Hip Hop Family Tree #12

by H├ęctor A on July 27, 2016

By Ed Piskor
Published by Fantagraphics


Hip Hop Family Tree is a series drawn and written by Ed Piskor and published by Fantagraphics. The book retells the genesis of hip hop starting with DJ Kool Herc's legendary block parties. While there were other series that were released in floppies and that Fantagraphics later collected (like Black Hole), this book is also notable for being the first title that they release monthly. I'm not sure about how long this book will go on for (how many issues would a year like 1994 take? Does the book just turn into a Jay-Z biography eventually?) but so far Piskor has made the book feel really intimate while following the beginnings of the LA scene and the growth of East Coast rap. As a fan of hip hop music who's not really acquainted with the early history of the genre, Piskor's book is a great read even if I haven't read the whole of it yet.

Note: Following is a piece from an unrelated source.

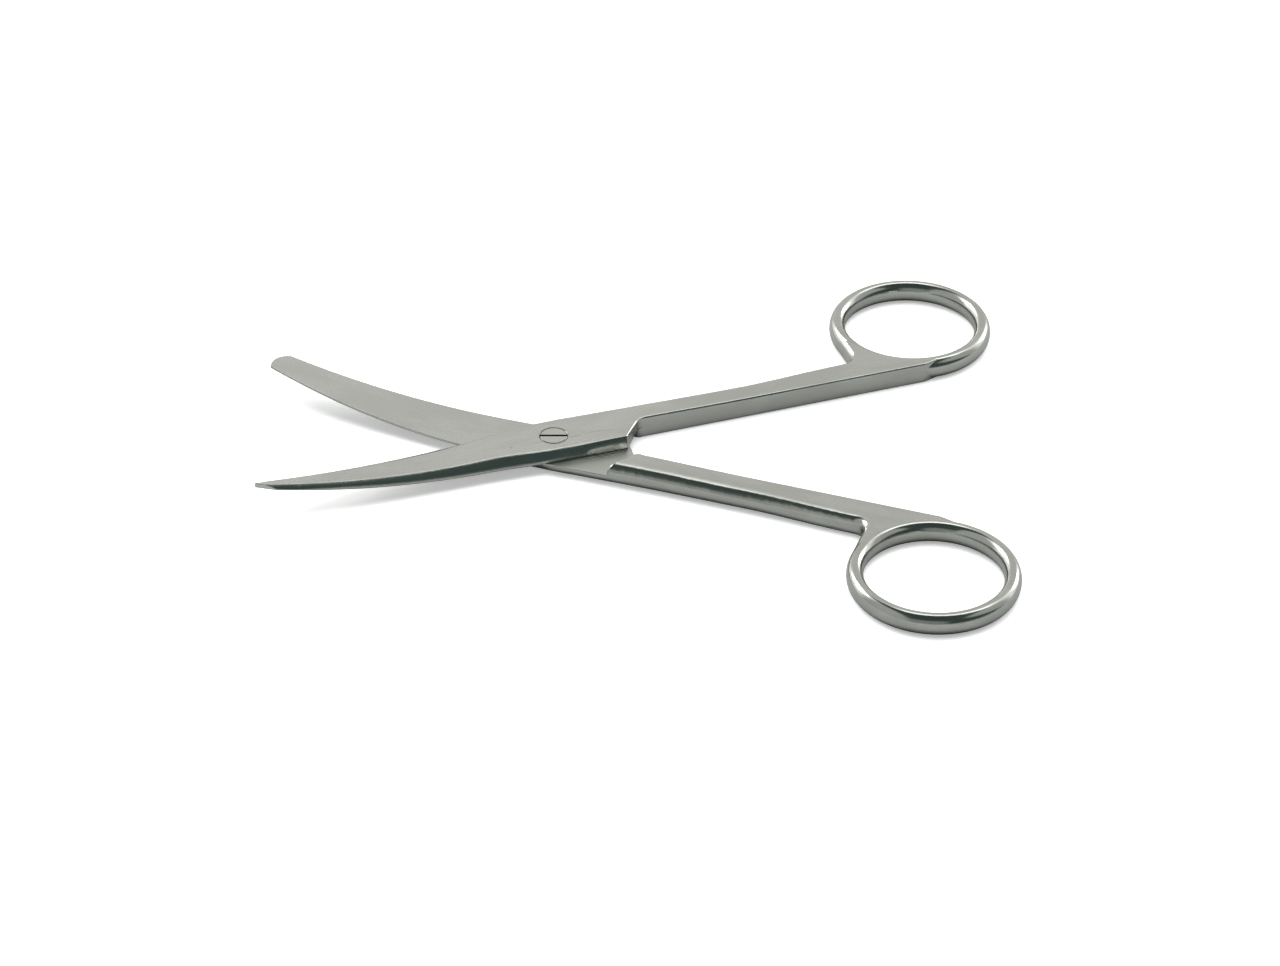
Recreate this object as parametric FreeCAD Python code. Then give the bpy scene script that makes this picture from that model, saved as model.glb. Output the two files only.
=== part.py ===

The colours on the book are striking and unique, Piskor's palette recalls pre-digital coloring but his tones are darker, giving the book a distinctive feel. The paneling is really tight but Piskor circles certain panels with a colored frame, emphasizing the mood of the story. Piskor is a fantastic cartoonist, and he does a lot to convey a sense of immediacy, seamlesly incorporating concert flyers, television ads and graffitti into the book.


Family Tree is very friendly to new or occasional readers. Even though I had only read the first volume of the series, I was able to jump right into this book only being familiar with some of the acts. The one gripe I had with the book back when I first encountered it was how over-explanatory Piskor's writing could feel, there were too many captions and it obscured the art, dragging the book down. There's less of that here and even though there is still a lof of text in the page, Piskor lets his characters speak more and that's a plus when your characters are people like a young KRS-ONE, Roxanne Shanté, or Russell Sim -- I mean, Ruthell Thimmonth.


Hip Hop Family Tree's attention to detail and research has always been mesmerizing and Piskor's art is unique and fantastic. Even though the series has started to portray the time period during which hip hop became massified, it still feels close and intimate. Definitely a book worth picking up.